[What you have to do]
Return exactly the lines that run from the beginning through the line containing "nest without touching.", both included, and no others.
** Begin Given information **
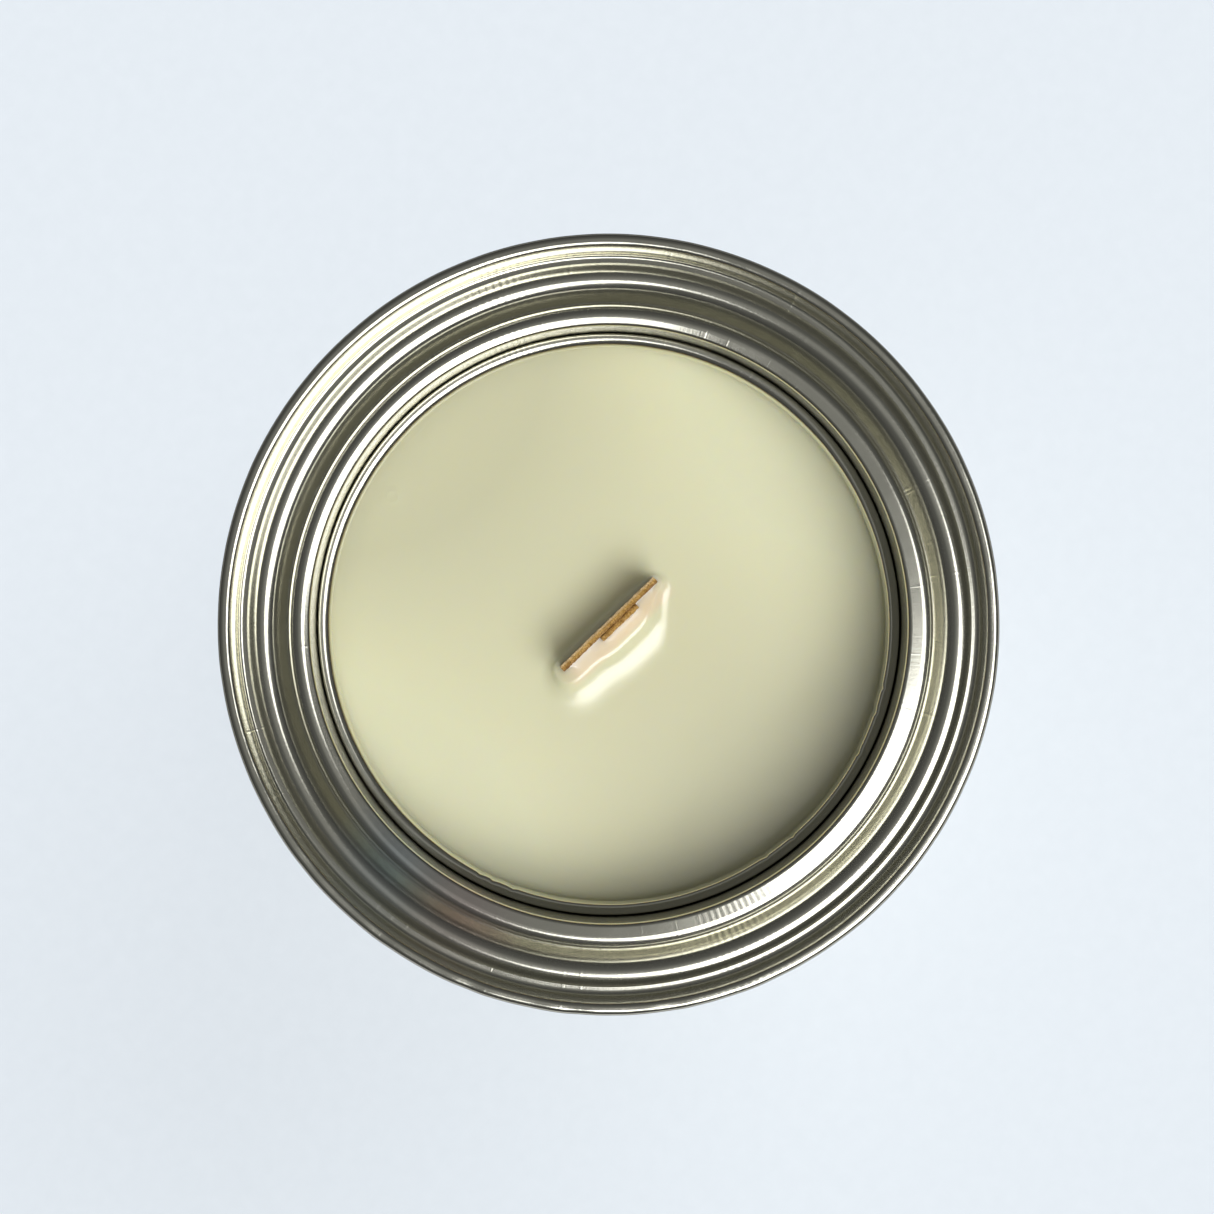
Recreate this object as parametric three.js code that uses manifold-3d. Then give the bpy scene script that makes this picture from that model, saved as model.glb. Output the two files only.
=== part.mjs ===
// Candle tin: a seamed tinplate can with a lever-lid ring, poured with wax around a flat wooden wick.
//
// Units are millimetres and +Z is up. The origin is at the centre of the plane that the tin stands on.
// The wick's blade lies along X, and its booster strip is on the -Y side.
// Every round piece is a lathe of the same number of segments, so folded layers nest without touching.

import * as THREE from 'three';
import { mergeVertices } from 'three/addons/utils/BufferGeometryUtils.js';
import Module from 'manifold-3d';

// ---- tin ----
const SEAM_RADIUS = 38;
const TIN_HEIGHT = 76;
const SHEET = 0.22;
const LAYER_GAP = 0.04;
const LAYER_PITCH = SHEET + LAYER_GAP;
const SEAM_HEIGHT = 3.1;
const BODY_HOOK_LENGTH = 2;
const COVER_HOOK_LENGTH = 1.9;
const SEGMENTS = 44;
const ARC_STEP = THREE.MathUtils.degToRad(51);

// Middle of each folded layer of a double seam, from the outside in.
const OUTER_WALL = SEAM_RADIUS - SHEET / 2;
const BODY_HOOK = OUTER_WALL - LAYER_PITCH;
const COVER_HOOK = BODY_HOOK - LAYER_PITCH;
const BODY_WALL = COVER_HOOK - LAYER_PITCH;
const CHUCK_WALL = BODY_WALL - LAYER_PITCH;
const BODY_INSIDE = BODY_WALL - SHEET / 2;

// Bends, as the radius of the middle of the sheet.
const TIGHT_BEND = 0.2;
const SEAM_BEND = 0.4;

// ---- welded side seam of the body ----
const WELD_AZIMUTH = THREE.MathUtils.degToRad(-43.9);
const WELD_WIDTH = 0.9;
const WELD_PROUD = 0.1;
const WELD_END_CLEARANCE = 0.4;

// ---- lever-lid ring: the middle of the sheet, as depth below the rim ----
const PLUG_WALL = 29.17;
const PLUG_DEPTH = 10.2;
const PLUG_BEND = 0.3;
const CURL_INNER = 27.78;
const CURL_CREST = { radius: CURL_INNER, depth: 8.35, bend: 0.8 };
const CURL_LIP = { radius: PLUG_WALL - SHEET - 2 * LAYER_GAP, depth: 8.38, bend: 0.15 };
const CURL_LIP_DEPTH = 9.4;
const INNER_CREST = { radius: 29.28, depth: 2.2, bend: 0.3 };
const INNER_BEAD = { radius: 31.35, depth: 1.84, bend: 1.07 };
const GROOVE = { radius: 31.57, depth: 4.16, bend: 0.2 };
const OUTER_BEAD = { radius: 33.84, depth: 1.75, bend: 1.37 };
const VALLEY_INNER = { radius: 35.38, depth: 2.95, bend: 0.2 };
const VALLEY_OUTER = { radius: 36.32, depth: 3, bend: 0.64 };

// ---- base end ----
const COUNTERSINK_OUTER = 36.7;
const COUNTERSINK_INNER = 35.5;
const COUNTERSINK_HEIGHT = 4.1;
const OUTER_PANEL_RADIUS = 35.1;
const OUTER_PANEL_HEIGHT = 3;
const PANEL_STEP_OUTER = 29;
const PANEL_STEP_INNER = 28;
const PANEL_HEIGHT = 3.6;
const PANEL_TOP = PANEL_HEIGHT + SHEET / 2;
const PANEL_BEND = 0.5;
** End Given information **
[Exercise solution]
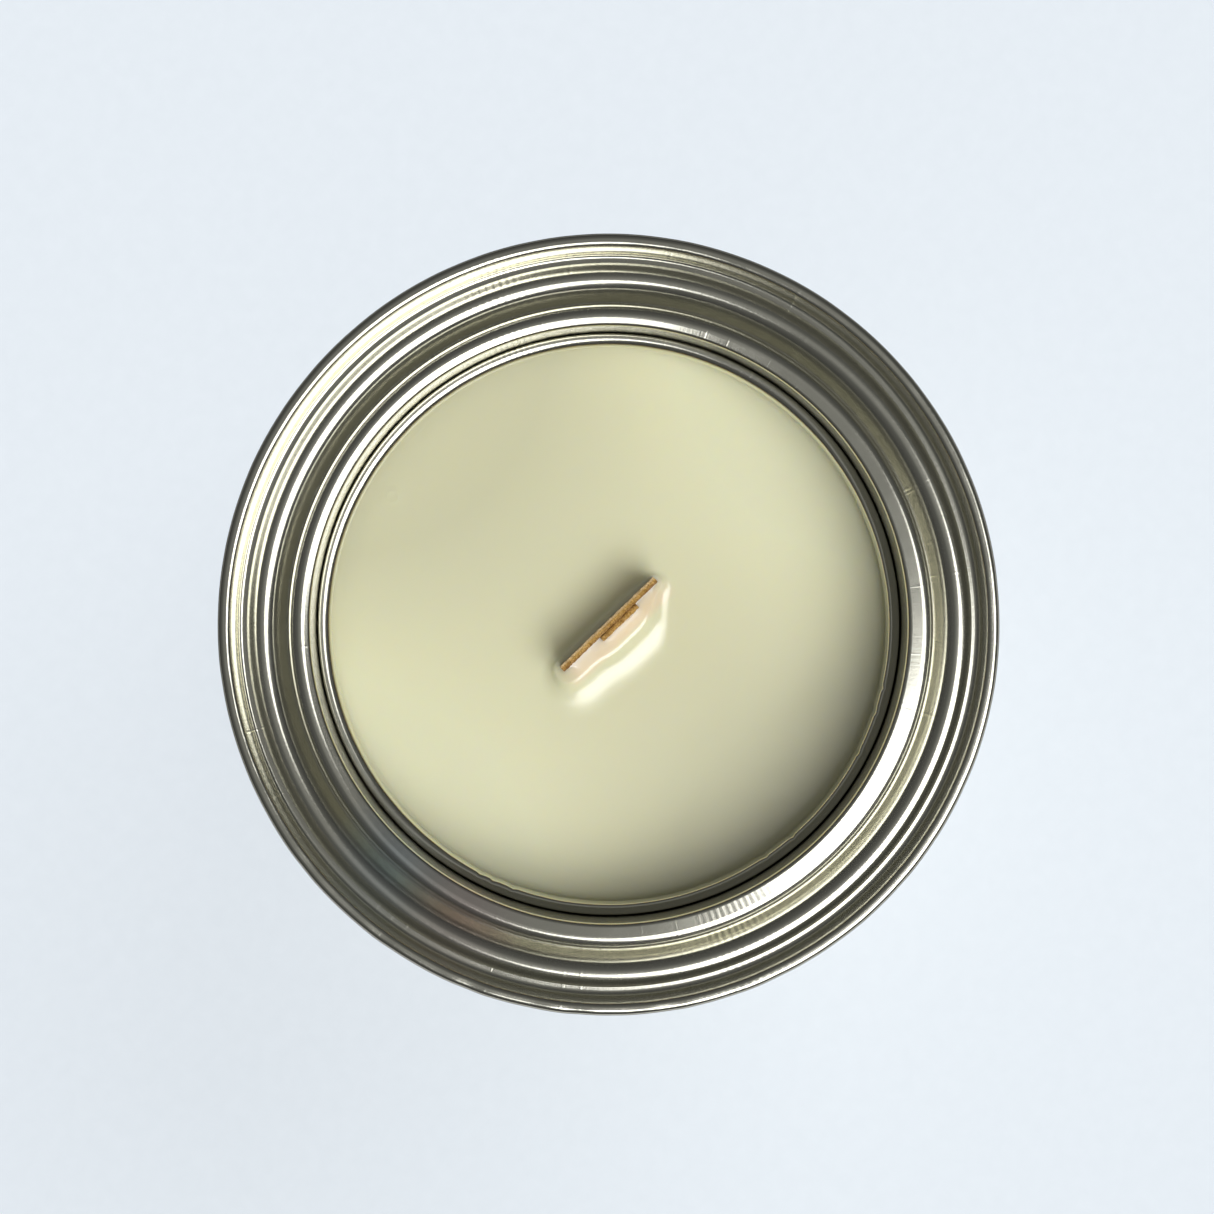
Recreate this object as parametric three.js code that uses manifold-3d. Then give the bpy scene script that makes this picture from that model, saved as model.glb. Output the two files only.
=== part.mjs ===
// Candle tin: a seamed tinplate can with a lever-lid ring, poured with wax around a flat wooden wick.
//
// Units are millimetres and +Z is up. The origin is at the centre of the plane that the tin stands on.
// The wick's blade lies along X, and its booster strip is on the -Y side.
// Every round piece is a lathe of the same number of segments, so folded layers nest without touching.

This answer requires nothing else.